Pentagon UFO Research Also Studied Poltergeists, Invisible Entities, and “Bizarre Creatures”

Via mysteriousuniverse.org by Brett Tingley

In years to come, UFO researchers may look back upon the Pentagon revelations over the last year as a turning point in government disclosure. Of course, it could also likely be that these are a clever smokescreen, a ruse, or a distraction intended to mislead the public as usual. Whatever the case may be, it seems that the government is taking an interest, at least on paper, in some of the higher mysteries of our physical reality. A trove of documents obtained by CBS affiliate KLAS-TV in Las Vegas have revealed that the Pentagon’s $22 million UFO program researched not only anomalous aerial phenomenon, but warp engines, dark energies, and exploring other dimensions.

It doesn’t stop there, it seems. In a page seemingly taken out of The X-Files greatest hits, a spokesperson for one of the Pentagon-funded research programs suggests that the government took an interest in a whole range of paranormal phenomena unrelated to space travel altogether. The statement was issued by a representative of Bigelow Aerospace Advanced Space Studies (BAASS), a secretive aerospace firm headed by conspiracy-theory-target Robert Bigelow, a recurring figure in UFO and shadowy government research lore. According to the statement, KLAS-TV reports, the research project touched upon a wide range of mysteries:

The investigations by BAASS provided new lines of evidence showing that the UFO phenomenon was a lot more than nuts and bolts machines that interacted with military aircraft. The phenomenon also involved a whole panoply of diverse activity that included bizarre creatures, poltergeist activity, invisible entities, orbs of light, animal and human injuries and much more.

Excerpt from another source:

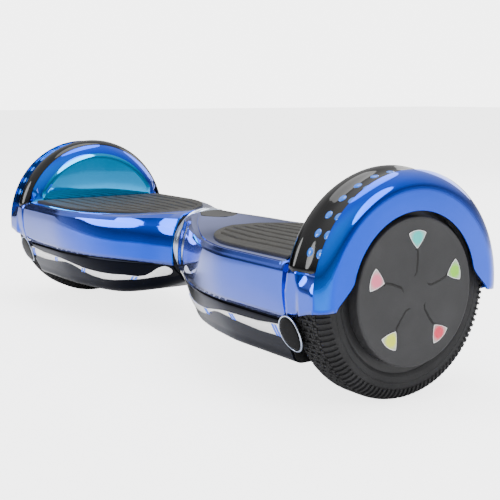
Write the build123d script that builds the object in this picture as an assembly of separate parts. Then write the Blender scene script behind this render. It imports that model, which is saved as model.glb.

The statement also says that BAASS believes “the UFO phenomenon was capable of manipulating and distorting human perception,” and that the human body can serve “as a readout system for dissecting interactions with the UFO phenomenon.” Placing the word “dissecting” alongside the human body is a bit disconcerting, but macabre wordplay aside, the statement seems to suggest that a wide range of experimental psychological or medical research on human eyewitnesses could have been involved in this project.

 Do we really want to know how deep this rabbit hole goes? After all, it might go nowhere at all. Is this all a distraction intended to discredit the serious study of anomalous aerial phenomena, or might there be some truth hidden in these reports after all?